13 octubre 2008

Madrid me mata

Otra vez ese olor extraño golpeaba su nariz. No era la primera vez que lo percibía aquella misma semana, pero en aquella ocasión era más intenso. Raúl giró la cabeza a derecha e izquierda. Una muchedumbre se apretuja en la acera a un lado y otro del Paseo de la Castellana; saliendo unos del metro -un agujero que vomitaba auténticas hordas de adormilados trabajadores-, bajando otros a las profundidades para acudir a cualquiera de los lugares que aquella telaraña subterránea unía entre si. Le parecían hormigas que seguían su camino de manera automática, simples insectos sin raciocinio que no se planteaban lo miserable de sus vidas; arrastrándose un día tras otro para conseguir comida, cobijo y un poco del tipo de felicidad artificial que cada uno de ellos eligiera, y luego llamarían pasatiempo.

Odiaba Madrid y cuanto representaba con todas sus fuerzas. En un primer momento le atrajo con todas sus posibilidades, luces, espectáculos y trabajos. Pero esa primera sensación duró poco. Sabía que la ciudad palpitaba con vida propia. Incluso había llegado a comentarlo con un par de amigos por chat: "Es una animal grande que necesita gente para funcionar pero les deja sin alma ni corazón". Ese era su nick en tuenti, messenger y el chat de google. En los últimos tiempos había llegado a convencer a varios conocidos -no estaba seguro pero por lo menos una docena- para que no dejaran sus trabajos y acudieran a la capital en busca de mejores perspectivas.

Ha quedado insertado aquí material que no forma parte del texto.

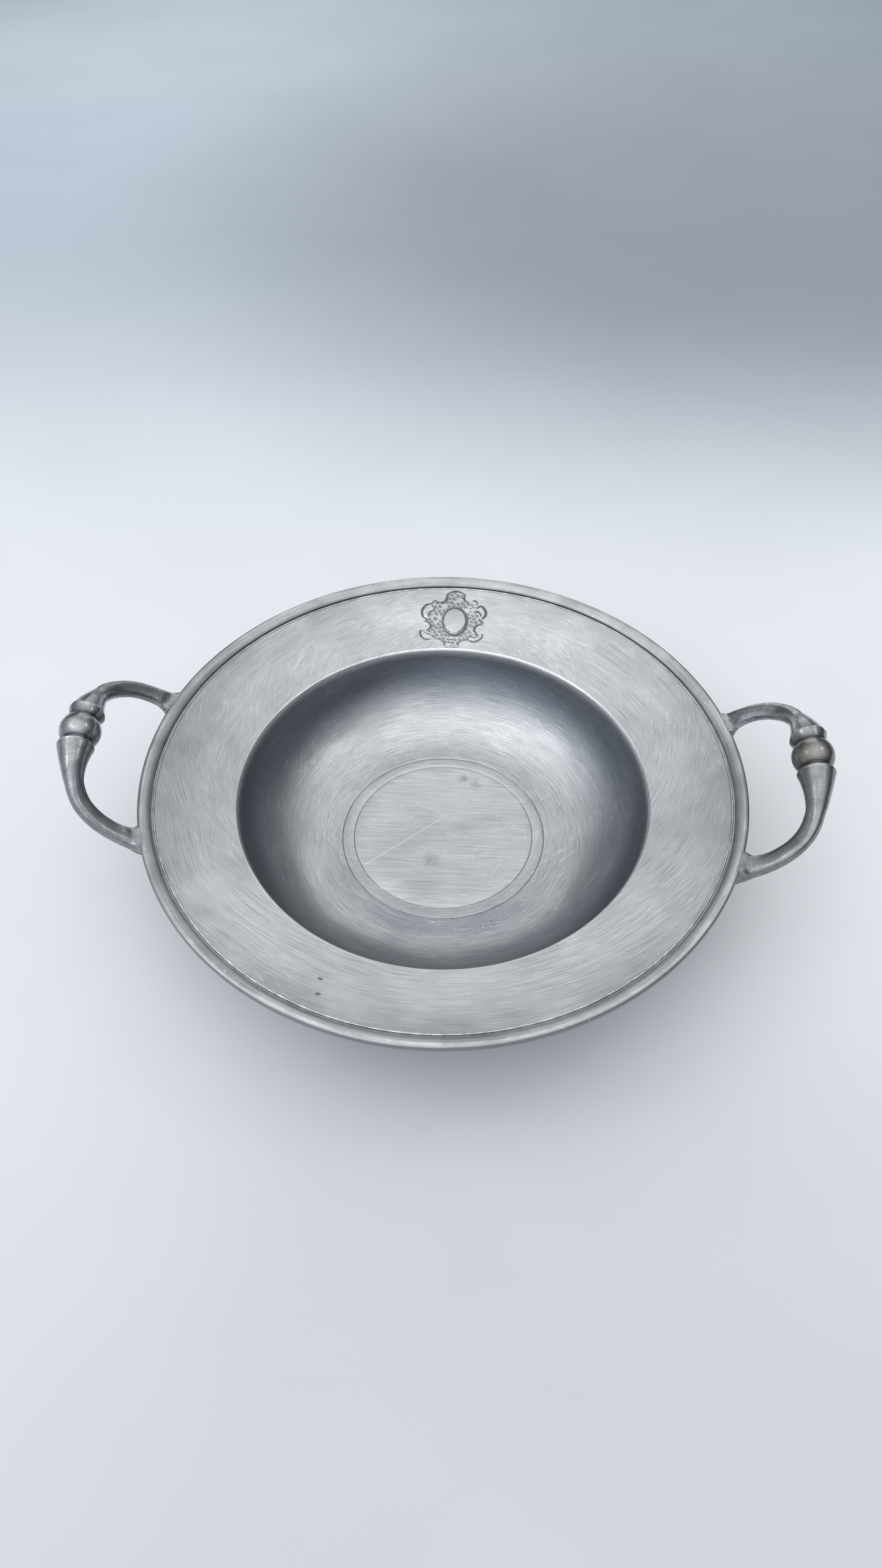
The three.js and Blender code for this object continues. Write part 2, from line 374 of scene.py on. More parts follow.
@dataclass(frozen=True)
class Turned:
    """Streaks of noise that run in rings round an upright axis."""

    length: float  # of a streak at a radius of 100 mm, in millimetres
    width: float  # of a streak in millimetres
    axis: Point = (0.0, 0.0)

    def noise(self, sheet: Sheet, detail: float, roughness: float) -> Socket:
        """Adds the nodes and returns the noise.

        Args:
            sheet: The tree to add them to.
            detail: How many finer layers the noise has.
            roughness: How strong they are.

        Returns:
            A value round 0.5.
        """
        place = sheet.add("TexCoord", (), "Object")
        moved = sheet.add("VectorMath SUBTRACT", (place, (self.axis[0] * MM, self.axis[1] * MM, 0)))
        flat = sheet.add("VectorMath MULTIPLY", (moved, (1, 1, 0)))
        radius = sheet.add("VectorMath LENGTH", (flat,), "Value")
        around = sheet.add("VectorMath NORMALIZE", (flat,))
        turns = 100 / self.length
        around = sheet.add("VectorMath MULTIPLY", (around, (turns, turns, 0)))
        height = sheet.add("SeparateXYZ", (moved,), "Z")
        along = sheet.add("Math ADD", (radius, height))
        along = sheet.add("Math MULTIPLY", (along, 1 / (self.width * MM)))
        upright = sheet.add("CombineXYZ", {2: along})
        cells = sheet.add("VectorMath ADD", (around, upright))
        streaks = {"Vector": cells, "Scale": 1, "Detail": detail, "Roughness": roughness}
        return sheet.add("TexNoise", streaks)


@dataclass(frozen=True)
class Scratches:
    """Fine light scratches left by rubbing, as thin level lines of a stretched noise."""

    run: Turned
    fineness: float  # width of a line, as a share of the noise's range
    share: float  # how much of the surface has them, 0 to 1

    def socket(self, sheet: Sheet) -> Socket:
        """Adds the nodes of the scratches.

        Args:
            sheet: The tree to add them to.

        Returns:
            A mask that is 1 on a scratch.
        """
        away = sheet.add("Math SUBTRACT", (self.run.noise(sheet, 1, 0.5), 0.5))
        line = sheet.add("MapRange", (sheet.add("Math ABSOLUTE", (away,)), 0, self.fineness, 1, 0))
        where = sheet.add("TexCoord", (), "Object")
        patches = sheet.add("TexNoise", {"Vector": where, "Size": 22.2, "Detail": 3})
        wider = 0.3 * self.share
        patches = sheet.add("MapRange", (patches, 0.62 - wider, 0.72 - wider))
        return joined(sheet, "MULTIPLY", line, patches)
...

¿Y por qué no se había ido si tanto odiaba aquel tipo de vida? Esa era la pregunta que se hacía cada mañana cuando el despertador le arrancaba del plácido sueño y le devolvía a su realidad gris. Llegó hacía casi dos años, recién acabada la carrera de ingeniería química, dispuesto a comerse el mundo y triunfar en unos meses. Y vaya si lo había conseguido, y con creces, al menos según los parámetros que el mismo se había marcado. Era como si cada vez que ya hubiera decidido abandonarlo todo y marcharse, una nueva oportunidad le apareciera entre las manos: Trabajos bien remunerados, sexo abundante con mujeres hermosas de esas que siempre le habían parecido inaccesibles, fiestas alocadas en los locales más afamados, puestos de dirección, un piso de protección oficial, coche de empresa, pareja estable...

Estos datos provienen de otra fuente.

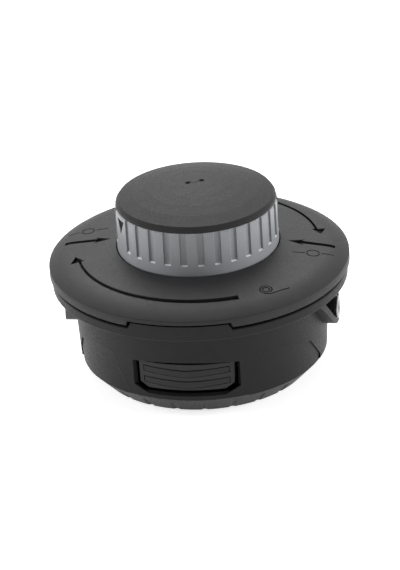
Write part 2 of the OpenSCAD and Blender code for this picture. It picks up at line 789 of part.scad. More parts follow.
module collar_blank() {
    r = collar_d / 2;
    in_r = collar_in_d / 2;
    rotate_extrude() polygon(concat(
        [[in_r, collar_top_z], [in_r, neck_top_z + collar_web_t],
         [collar_web_in_d / 2, neck_top_z + collar_web_t],
         [collar_web_in_d / 2, neck_top_z], [in_r, neck_top_z], [in_r, collar_low_z]],
        arc(r - collar_round, collar_low_z + collar_round, collar_round, -90, 0),
        [[r, collar_top_z - collar_top_bevel], [r - collar_top_bevel, collar_top_z]]));
}

// Flute that ends on a ledge, which falls outwards
module flute_cut() {
    foot_z = collar_low_z + flute_ledge_h;
    fall = ledge_rise / flute_depth;
    translate([0, -flute_w / 2, 0]) rotate([90, 0, 0]) mirror([0, 0, 1]) linear_extrude(flute_w)
        translate([collar_d / 2 - flute_depth, foot_z]) polygon([[0, ledge_rise],
            [flute_depth + overrun, -fall * overrun], [flute_depth + overrun, collar_top_z - foot_z + overrun],
            [0, collar_top_z - foot_z + overrun]]);
}

// Filled triangle that points down at the cover's arrows
module mark_cut() {
    top_z = collar_top_z - mark_drop;
    translate([collar_d / 2 - mark_depth, 0, 0]) rotate([90, 0, 90]) linear_extrude(mark_depth + overrun)
        polygon([[-mark_w / 2, top_z], [0, top_z - mark_h], [mark_w / 2, top_z]]);
}

module collar() {
    color(collar_color) difference() {
        collar_blank();
        for (i = [0:flutes - 1]) rotate(channel_angle + i * 360 / flutes) {
            if (i % (flutes / 2) == 0) mark_cut();
            else rotate(flute_lead) flute_cut();
        }
        for (i = [0:screws - 1]) rotate(i * 360 / screws) translate([screw_pcd / 2, 0, neck_top_z - overrun])
            cylinder(d = screw_d + 2 * screw_fit, h = collar_web_t + 2 * overrun);
    }
}

module knob_screws() {
    head_z = neck_top_z + collar_web_t;
    color(steel_color) for (i = [0:screws - 1]) rotate(i * 360 / screws) translate([screw_pcd / 2, 0, 0])
        difference() {
            union() {
                translate([0, 0, neck_top_z - screw_l + screw_fit])
                    cylinder(d = screw_d, h = screw_l + collar_web_t - screw_fit);
                translate([0, 0, head_z]) cylinder(d = screw_head_d, h = screw_head_h);
            }
            translate([0, 0, head_z + screw_head_h - screw_recess_depth])
                cylinder(d = screw_recess_d / cos(30), h = screw_head_h, $fn = 6);
        }
}

module wear_cap() {
    r = cap_d / 2;
    rim_top = collar_top_z + cap_rim_h;
    crown_r = (pow(r, 2) + pow(cap_crown_h, 2)) / 2 / cap_crown_h;
    crown_c = rim_top + cap_crown_h - crown_r;
    half = asin((r - cap_edge_round) / crown_r);
    dome = arc(0, crown_c, crown_r, 90 - half, 90);
    inside = arc(0, crown_c, crown_r - cap_t, 90, 90 - asin((r - cap_edge_t) / (crown_r - cap_t)));
    plug_r = collar_in_d / 2 - cap_plug_fit;
    color(cover_color) difference() {
        rotate_extrude() polygon(concat(
            [[plug_r, collar_top_z], [r, collar_top_z], [r, rim_top - cap_edge_round]], dome, inside,
            [[plug_r - cap_plug_t, collar_top_z], [plug_r - cap_plug_t, collar_top_z - cap_plug_h],
             [plug_r, collar_top_z - cap_plug_h]]));
        for (side = [-1, 1]) rotate(drain_angle) translate([side * drain_spread / 2, 0, collar_top_z])
            cylinder(d = drain_d, h = cap_crown_h + cap_rim_h + overrun, $fn = small_fn);
    }
}

housing();
drive_nut();
nut_clip();
eyelet_right();
eyelet_left();
spring_seat();
feed_spring();
thrust_washer();
spool();
cover();
tab_front();
tab_rear();
collar();
knob_screws();
wear_cap();
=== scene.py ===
"""Looks of the bump feed trimmer head, in metres: finishes, a thread, and sunk and painted marks."""

import math

import bmesh
import bpy
from mathutils import Matrix, Vector
from mathutils.bvhtree import BVHTree
from mathutils.geometry import barycentric_transform


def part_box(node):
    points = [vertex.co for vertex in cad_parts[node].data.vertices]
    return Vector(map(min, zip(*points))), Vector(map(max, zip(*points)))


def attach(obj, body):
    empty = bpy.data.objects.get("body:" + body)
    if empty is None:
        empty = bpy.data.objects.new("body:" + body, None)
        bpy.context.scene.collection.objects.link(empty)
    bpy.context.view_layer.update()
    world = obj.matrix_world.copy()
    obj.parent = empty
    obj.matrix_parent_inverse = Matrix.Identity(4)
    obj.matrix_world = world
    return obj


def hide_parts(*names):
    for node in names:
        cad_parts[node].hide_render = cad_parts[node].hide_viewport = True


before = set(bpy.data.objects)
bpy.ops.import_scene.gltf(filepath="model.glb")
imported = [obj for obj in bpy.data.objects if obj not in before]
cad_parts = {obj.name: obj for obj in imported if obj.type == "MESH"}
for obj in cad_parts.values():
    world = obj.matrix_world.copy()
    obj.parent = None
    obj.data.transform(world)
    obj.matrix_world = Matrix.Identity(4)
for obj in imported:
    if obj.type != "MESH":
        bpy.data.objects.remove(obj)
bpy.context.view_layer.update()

MM = 0.001

# Camera, fitted to the photograph's rims and edges
IMAGE_W = 400
IMAGE_H = 570
SENSOR_MM = 36
FOCAL_PX = 3758
CAMERA_DISTANCE = 1.575
CAMERA_AZIMUTH = 9.6
CAMERA_ELEVATION = 25.5
CAMERA_ROLL = -3.5
TARGET = Vector((0, 0, 50.4 * MM))
TARGET_PX = (199.1, 254.1)
CLIP = (0.05, 20)

# Colours, linear
HOUSING_COLOR = (0.009, 0.009, 0.010)
COVER_COLOR = (0.024, 0.024, 0.0255)
TAB_COLOR = (0.022, 0.022, 0.023)
SPOOL_COLOR = (0.045, 0.045, 0.046)
COLLAR_COLOR = (0.310, 0.317, 0.332)
LEDGE_HIGHLIGHT_COLOR = (0.80, 0.81, 0.83)
CAP_COLOR = (0.0225, 0.022, 0.022)
# Black of the collar's painted marks, and of the painted shade round the drain holes
MARK_AND_SHADE_COLOR = (0.006, 0.006, 0.006)
# Near-black of the painted shade in the seam
SEAM_SHADE_COLOR = (0.002, 0.002, 0.002)
EYELET_COLOR = (0.40, 0.40, 0.41)
ZINC_COLOR = (0.60, 0.61, 0.63)
SPRING_COLOR = (0.42, 0.42, 0.43)
FLOOR_COLOR = (0.75, 0.75, 0.75)
WHITE = (1, 1, 1, 1)

# Floor: half its side in metres, and the strength of its glow
FLOOR_HALF = 3.0
FLOOR_GLOW = 0.68

# World strength in front of the object and behind it, and where it changes, for matt and for glossy rays
WORLD_LIGHT = (0.30, 0.42)
WORLD_LIGHT_SPAN = (-1, 1)
WORLD_SEEN = (0.40, 1.0)
WORLD_SEEN_SPAN = (-1, 0.2)

# Lamps: place, size, power, and whether gloss mirrors them
LAMPS = {
    "key_soft": ((-0.15, 0.64, 0.94), 0.9, 9, True),
    "left_soft": ((-1.0, -0.15, 0.45), 0.7, 7.5, False),
    "right_soft": ((1.0, 0.05, 0.40), 0.6, 7.5, False),
}

# Noises of the finishes: cells per metre, detail and roughness
FLOW_NOISE = (55, 5, 0.6)
HIGHLIGHT_BREAKUP_NOISE = (420, 4, 0.5)
PORE_NOISE = (1300, 2, 0.5)
COARSE_NOISE = (1900, 2, 0.6)
FINE_NOISE = (5200, 1, 0.5)
TINT_NOISE = (300, 4, 0.5)
POLISH_NOISE = (900, 3, 0.5)
PITTING_NOISE = (2500, 2, 0.5)

# Spans that the finishes are mapped from and to, and the depths of their grain
NOISE_SPAN = (0.3, 0.7)
SPECKLE_SPAN = (0.8, 1.2)
# Paler edges are a painted highlight: the noise span that breaks it up, its share of white, and how much of
# the own colour it fades
HIGHLIGHT_BREAKUP_SPAN = (0.2, 1.0)
EDGE_HIGHLIGHT_WHITE = 0.11
EDGE_HIGHLIGHT_FADE = 0.25
POLISH_SWING = 0.75
METAL_POLISH_SWING = (-0.06, 0.10)
COARSE_SHARE = 3.2
FINE_SHARE = 1.5
METAL_GRAIN = 0.01 * MM
METAL_ROUNDING = 0.15 * MM
EDGE_DOTS = (0.75, 0.995)
BEVEL_SAMPLES = 6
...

De nuevo una vaharada de aquel olor inundó sus fosas nasales. Era un aroma extraño. Estaba fuera de lugar. Le traía recuerdos de cuanto anhelaba. De todo aquello que Madrid no era. Una mezcla entre aire de montaña, el papel de un libro viejo, pasteles horneados en la tahona de su pueblo y pólvora de fuegos artificiales recién quemada. Aquel olor era la quintaesencia de la felicidad.

Se dejó guiar por aquel olor, siguiendo su rastro por varias callejuelas laterales. No tuvo que andar mucho antes de encontrar su origen, una tienda de ultramarinos con aspecto anticuado y un escaparate en el que se agolpaban toda clase de especias y cachivaches, desde arpones hasta semillas de mostaza.

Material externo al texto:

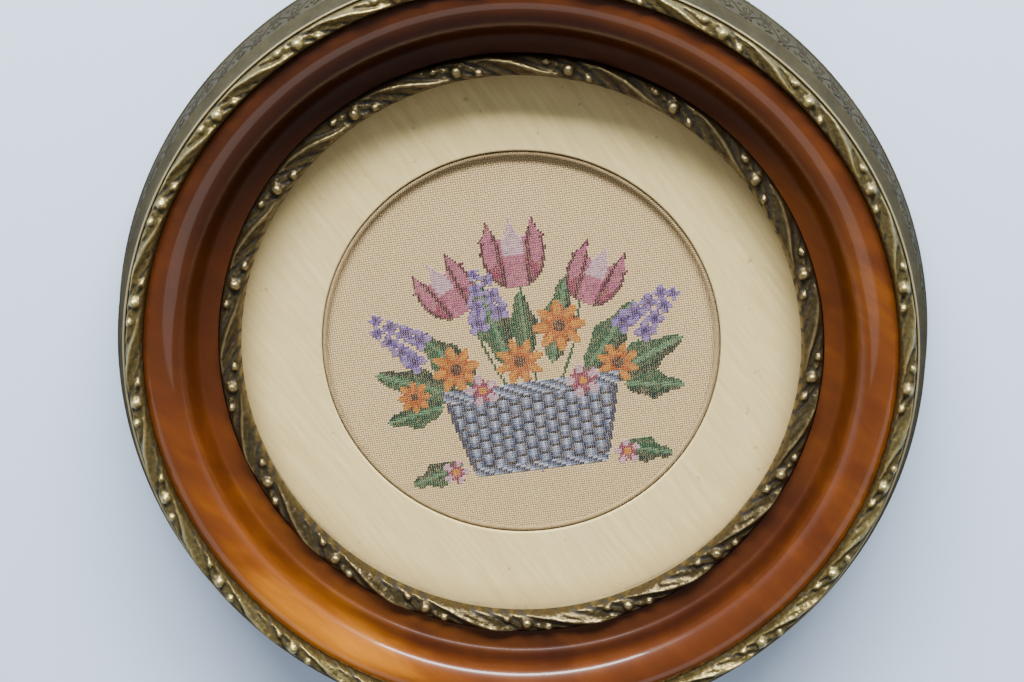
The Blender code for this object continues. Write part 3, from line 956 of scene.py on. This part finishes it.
class Chart:
    # Cells of the canvas, counted from its middle, each with the name of a dye.
    def __init__(self):
        self.cells = {}

    def fill(self, left, right, bottom, top, rule):
        for j in range(floor(bottom), ceil(top) + 1):
            for i in range(floor(left), ceil(right) + 1):
                dye = rule(i, j)
                if dye:
                    self.cells[(i, j)] = dye

    def leaf(self, x, y, length, width, angle, shades=("forest", "leaf", "sage")):
        turn = radians(angle)

        def rule(i, j):
            along = ((i - x) * cos(turn) + (j - y) * sin(turn)) / length
            across = (-(i - x) * sin(turn) + (j - y) * cos(turn)) / width
            if not 0 <= along <= 1:
                return None
            half = 0.5 * sin(pi * along ** 0.85) + 0.06 * sin(along * 5 * pi)
            if abs(across) > half:
                return None
            if abs(across) < 0.07:
                return shades[2]
            dark = across < -0.5 * half or across < 0 and (i + j) % 5 == 0
            return shades[0] if dark else shades[1]

        reach = length + width
        self.fill(x - reach, x + reach, y - reach, y + reach, rule)

    def stem(self, x0, y0, x1, y1, bend, dye="leaf"):
        for t in np.linspace(0, 1, 120):
            x = x0 + (x1 - x0) * t + bend * sin(pi * t)
            y = y0 + (y1 - y0) * t
            self.cells[(round(x), round(y))] = dye

    def tulip(self, x, y, size, angle, shades=("plum", "rose", "pink", "blush")):
        turn = radians(angle - 90)

        def rule(i, j):
            u = ((i - x) * cos(turn) + (j - y) * sin(turn)) / size
            v = (-(i - x) * sin(turn) + (j - y) * cos(turn)) / size
            cup = 0.55 - 0.55 * (v - 0.62)
            if v < 0.62:
                cup = 0.52 * sqrt(max(0.0, 1 - ((v - 0.42) / 0.62) ** 2))
            tips = 0.98 - 0.34 * abs(sin(u * 3.1 * pi / 1.1))
            if v < -0.15 or v > tips or abs(u) > max(cup, 0.0):
                return None
            seam = min(abs(u - 0.2 - 0.1 * v), abs(u + 0.2 + 0.1 * v))
            if seam < 0.035 or abs(u) > cup - 0.06:
                return shades[0]
            if abs(u) < 0.16:
                return shades[3] if v > 0.35 else shades[2]
            return shades[1] if (v + abs(u)) < 0.55 else shades[2]

        self.fill(x - 1.2 * size, x + 1.2 * size, y - 1.2 * size, y + 1.2 * size, rule)

    def daisy(self, x, y, size, petals, spin, shades=("amber", "gold", "brown")):
        def rule(i, j):
            dx, dy = i - x, j - y
            away = hypot(dx, dy) / size
            wave = abs(cos(0.5 * petals * (atan2(dy, dx) - radians(spin))))
            if away > 0.52 + 0.48 * wave:
                return None
            if away < 0.24:
                return shades[2]
            return shades[1] if wave > 0.72 and away > 0.4 else shades[0]

        self.fill(x - size, x + size, y - size, y + size, rule)

    def bells(self, x, y, count, step, angle, shades=("violet", "lilac", "mauve")):
        turn = radians(angle)
        for k in range(count):
            side = 1 if k % 2 == 0 else -1
            spread = (1 - 0.72 * k / count) * 5.2
            cx = x + k * step * cos(turn) - side * spread * sin(turn)
            cy = y + k * step * sin(turn) + side * spread * cos(turn)
            self.daisy(cx, cy, 5.4 - 2.6 * k / count, 4, angle + 45, (shades[1], shades[2], shades[0]))

    def basket(self, x, y, width, height):
        def rule(i, j):
            v = (j - y) / height
            half = 0.5 * width * (0.74 + 0.26 * v ** 0.8) if 0 <= v <= 1 else 0
            if abs(i - x) > half:
                return None
            rim, foot = v > 0.86, v < 0.10
            if rim or foot:
                return ("pearl", "mist", "steel", "slate")[int((i + 2 * j) // 2 % 4)]
            strip, row = int((i - x + 200) // 5), int(j // 3)
            within = (i - x + 200) % 5
            if (strip + row) % 2 == 0:
                dye = ("steel", "mist", "pearl", "mist", "steel")[int(within)]
            else:
                dye = ("slate", "steel", "mist", "steel", "slate")[int(within)]
            if abs(i - x) > half - 2.2:
                return "slate"
            return "ink" if j % 3 == 0 and (strip + row) % 2 else dye

        self.fill(x - width, x + width, y - 1, y + height + 1, rule)


def posyChart():
    # A basket of tulips, bellflowers and daisies among leaves.
    chart = Chart()
    for x, y, length, width, angle in (
            (-30, -20, 38, 15, 158), (-22, -16, 36, 14, 130), (34, -20, 38, 15, 22), (26, -16, 38, 14, 50),
            (-6, -10, 42, 14, 104), (12, -10, 40, 14, 74), (-38, -24, 26, 12, 190), (42, -24, 26, 12, -8),
            (2, -6, 30, 12, 90)):
        chart.leaf(x, y, length, width, angle)
    for x0, y0, x1, y1, bend in ((-8, -20, -20, 26, -3), (4, -20, 2, 36, 1), (14, -20, 28, 24, 3),
                                 (-14, -20, -42, 6, -2), (20, -20, 50, 8, 3)):
        chart.stem(x0, y0, x1, y1, bend)
    chart.tulip(2, 30, 27, 90)
    chart.tulip(-25, 20, 24, 116)
    chart.tulip(31, 18, 24, 62)
    chart.bells(-44, 2, 8, 3.4, 140)
    chart.bells(48, 0, 8, 3.4, 40)
    chart.bells(-12, 12, 7, 3.6, 96)
    chart.daisy(-30, -8, 11, 8, 10)
    chart.daisy(17, 6, 11.5, 8, 0)
    chart.daisy(40, -14, 9.5, 8, 20)
    chart.daisy(-2, -8, 10.5, 8, 15)
    chart.daisy(-50, -18, 7.5, 8, 0)
    chart.basket(1, -58, 78, 40)
    for x, y, size in ((-20, -19, 7.5), (24, -20, 8)):
        chart.daisy(x, y, size, 5, 30, ("rose", "blush", "gold"))
    chart.leaf(-34, -52, 24, 11, 196)
    chart.leaf(36, -52, 24, 11, -16)
    chart.daisy(-37, -55, 6, 5, 0, ("rose", "blush", "gold"))
    chart.daisy(39, -55, 6, 5, 20, ("rose", "blush", "gold"))
    return chart.cells


def stitchMesh(name):
    # A short bar of wool, plump in the middle, its ends tucked into the canvas.
    shape = canvasShape
    rows, columns = 5, 3
    vertices, faces = [], []
    for r in range(rows):
        t = r / (rows - 1)
        lift = sin(pi * (0.08 + 0.84 * t))
        wide = 0.5 * shape["stitchWidth"] * (0.55 + 0.45 * lift)
        for c in range(columns + 1):
            u = -1 + 2 * c / columns
            height = shape["stitchHeight"] * lift * (1 - 0.85 * u * u) - 0.06 * mm
            vertices.append(((t - 0.5) * shape["stitchLength"], u * wide, height))
    for r in range(rows - 1):
        for c in range(columns):
            a = r * (columns + 1) + c
            faces.append((a, a + columns + 1, a + columns + 2, a + 1))
    mesh = bpy.data.meshes.new(name)
    mesh.from_pydata(vertices, [], faces)
    mesh.shade_smooth()
    return mesh


def stitchTree(stitch, material):
    # Sets one stitch on every charted cell, each a little turned and sized by chance.
    tree, given, out = newTree("stitches", [
        ("Slant", "NodeSocketFloat"), ("Unevenness", "NodeSocketFloat"), ("Seed", "NodeSocketInt")])
    source = tree.nodes.new("GeometryNodeObjectInfo")
    source.inputs["Object"].default_value = stitch
    wobble = tree.nodes.new("FunctionNodeRandomValue")
    wobble.data_type = "FLOAT"
    wobble.inputs[2].default_value, wobble.inputs[3].default_value = -1.0, 1.0
    turn = tree.nodes.new("ShaderNodeMath")
    turn.operation = "MULTIPLY_ADD"
    angle = tree.nodes.new("ShaderNodeCombineXYZ")
    size = tree.nodes.new("FunctionNodeRandomValue")
    size.data_type = "FLOAT"
    size.inputs[2].default_value, size.inputs[3].default_value = canvasShape["sizes"]
    place = tree.nodes.new("GeometryNodeInstanceOnPoints")
    real = tree.nodes.new("GeometryNodeRealizeInstances")
    paint = tree.nodes.new("GeometryNodeSetMaterial")
    paint.inputs["Material"].default_value = material
    link(tree, given.outputs["Seed"], wobble.inputs["Seed"])
    link(tree, given.outputs["Seed"], size.inputs["Seed"])
    link(tree, wobble.outputs[1], turn.inputs[0])
    link(tree, given.outputs["Unevenness"], turn.inputs[1])
    link(tree, given.outputs["Slant"], turn.inputs[2])
    link(tree, turn.outputs[0], angle.inputs["Z"])
    link(tree, given.outputs["Geometry"], place.inputs["Points"])
    link(tree, source.outputs["Geometry"], place.inputs["Instance"])
    link(tree, angle.outputs[0], place.inputs["Rotation"])
    link(tree, size.outputs[1], place.inputs["Scale"])
    link(tree, place.outputs[0], real.inputs[0])
    link(tree, real.outputs[0], paint.inputs["Geometry"])
    link(tree, paint.outputs[0], out.inputs[0])
    return tree


def makeCanvas():
    s = canvasShape
    low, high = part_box("needlework_canvas")
    canvas = turnDisc("needleCanvas", high[0], low[2], high[2], s["steps"], evenweave(s["pitch"]))
    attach(canvas, "root")
    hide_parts("needlework_canvas")

    chart = posyChart()
    wool = stitchedWool("stitchedWool")
    stitch = bpy.data.objects.new("oneStitch", stitchMesh("oneStitch"))
    bpy.context.scene.collection.objects.link(stitch)
    random = np.random.default_rng(7)
    for seed, (name, members) in enumerate(woolGroups.items()):
        cells = [(cell, dye) for cell, dye in sorted(chart.items()) if dye in members]
        places = [((i + 0.5) * s["pitch"], (j + 0.5) * s["pitch"], high[2]) for (i, j), _ in cells]
        mesh = bpy.data.meshes.new(name)
        mesh.from_pydata(places, [], [])
        layer = mesh.attributes.new("dye", "FLOAT_COLOR", "POINT")
        shades = []
        for _, dye in cells:
            lift = s["dyeStrength"] * (1 + random.normal(0, s["dyeSpread"]))
            shades += [*(c * lift for c in tone(*dyes[dye])), 1.0]
        layer.data.foreach_set("color", np.array(shades, dtype=np.float32))
        piece = bpy.data.objects.new(name, mesh)
        bpy.context.scene.collection.objects.link(piece)
        bakeTree(piece, stitchTree(stitch, wool), {
            "Slant": radians(s["slant"]), "Unevenness": s["unevenness"], "Seed": seed})
        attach(piece, "root")
        print(name, len(cells), "stitches")
    bpy.data.objects.remove(stitch, do_unlink=True)
    print("canvas done")


setCamera()
setStage()
makeSide()
makeWood()
makeOrnaments()
makeLip()
makeBack()
makeMat()
makeCord()
makeCanvas()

Raúl entró en la tienda. Dos minutos más tarde una mano volteaba un cartel deslucido en la puerta de la entrada del lado que decía cerrado. Treinta minutos después el escaparate tenía los cristales pintados de blanco, como cualquier comercio en reformas. A las dos horas en el lugar sólo había un muro de ladrillos.

De Raúl no quedó ni rastro.

Y Madrid continuó palpitando, con vida propia, atrayendo con sus oportunidades a una legión de humanos como el néctar a las abejas; librándose de los inadaptados, el más peligroso de los virus, una enfermedad letal contra la que tenía sus propias defensas.